Entrambi questi fattori hanno messo all’angolo la popolazione (europea principalmente), ma al contempo hanno creato una consapevolezza – appunto – forse anche solo inconscia, che la misura fosse colma e che fosse arrivato il tempo di cambiare le cose.
Fare politica non significa per forza fare un partito. Si può fare politica anche stando sul proprio posto di lavoro, oppure non andandoci.
Si fa politica al supermercato, con le scelte nel quotidiano, di fronte ad uno scaffale, così come davanti alla TV.
I NO Green pass hanno (abbiamo) un futuro?
Forse potrà giocarsi le proprie carte se resterà una forza politica extra parlamentare, vale a dire in grado di fare lobbismo senza essere inglobato dal sistema.
I portuali di Trieste, di Genova ed Ancona, hanno dimostrato che non servono necessariamente tante truppe, ma un’idea chiara di come colpire il sistema.
E per farlo il resto delle masse possono essere molto preziose, non solo quando si tratta di fare numero alle manifestazioni, ma soprattutto, nel sostegno economico delle famiglie di chi sta in prima linea.
Questo lo abbiamo capito.
Una strategia che sta dando i suoi frutti.
Il movimento del NO Green Pass non sposa l’idea dell’uomo solo al comando.

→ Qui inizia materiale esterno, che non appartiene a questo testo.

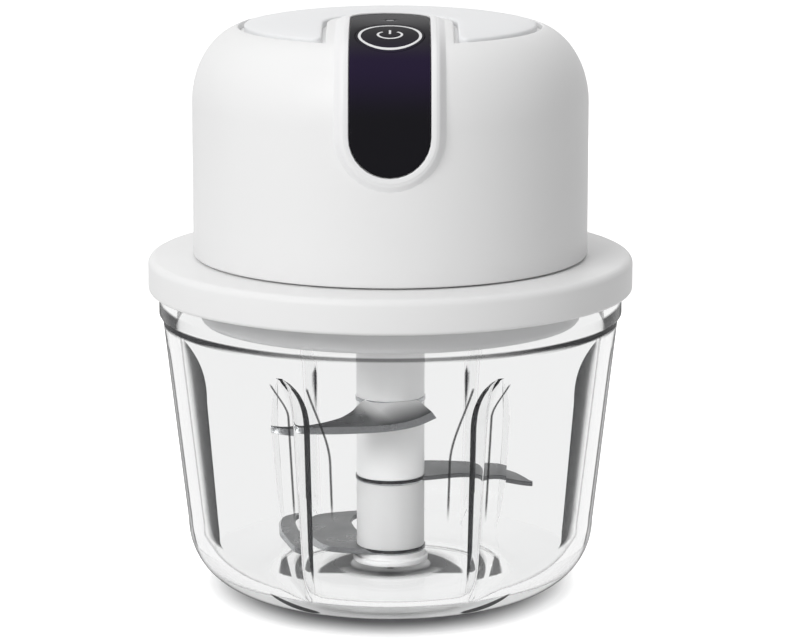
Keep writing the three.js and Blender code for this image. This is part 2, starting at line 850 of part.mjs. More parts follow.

Saggia decisione, perché consente di non esporre l’incolumità dei leaders e delle loro famiglie.
Ma che fine hanno fatto tutte le associazioni ed i gruppi di attivisti triestini di cui i portuali erano solo una delle varie anime?
Il fatto che siano “sparite” mi lascia dei dubbi.
Perché i triestini si sono divisi?
Tornando all’assenza di un capo bastone, probabilmente serviranno degli elementi catalizzatori alla Puzzer, purché non si trasformino nel Grillo e, soprattutto nei Di Maio e nei Di Battista che abbiamo conosciuto.
Dei Casalino non vedremo neanche l’ombra. Questo è l’unico punto certo. A fare da cassa di risonanza oggi ci sono più soggetti, ciascuno con competenze simili e diverse.
Rivedremo salire sui palchi persone competenti ma senza un megafono.
Una antica promessa che siamo ancora in tempo a mantenere.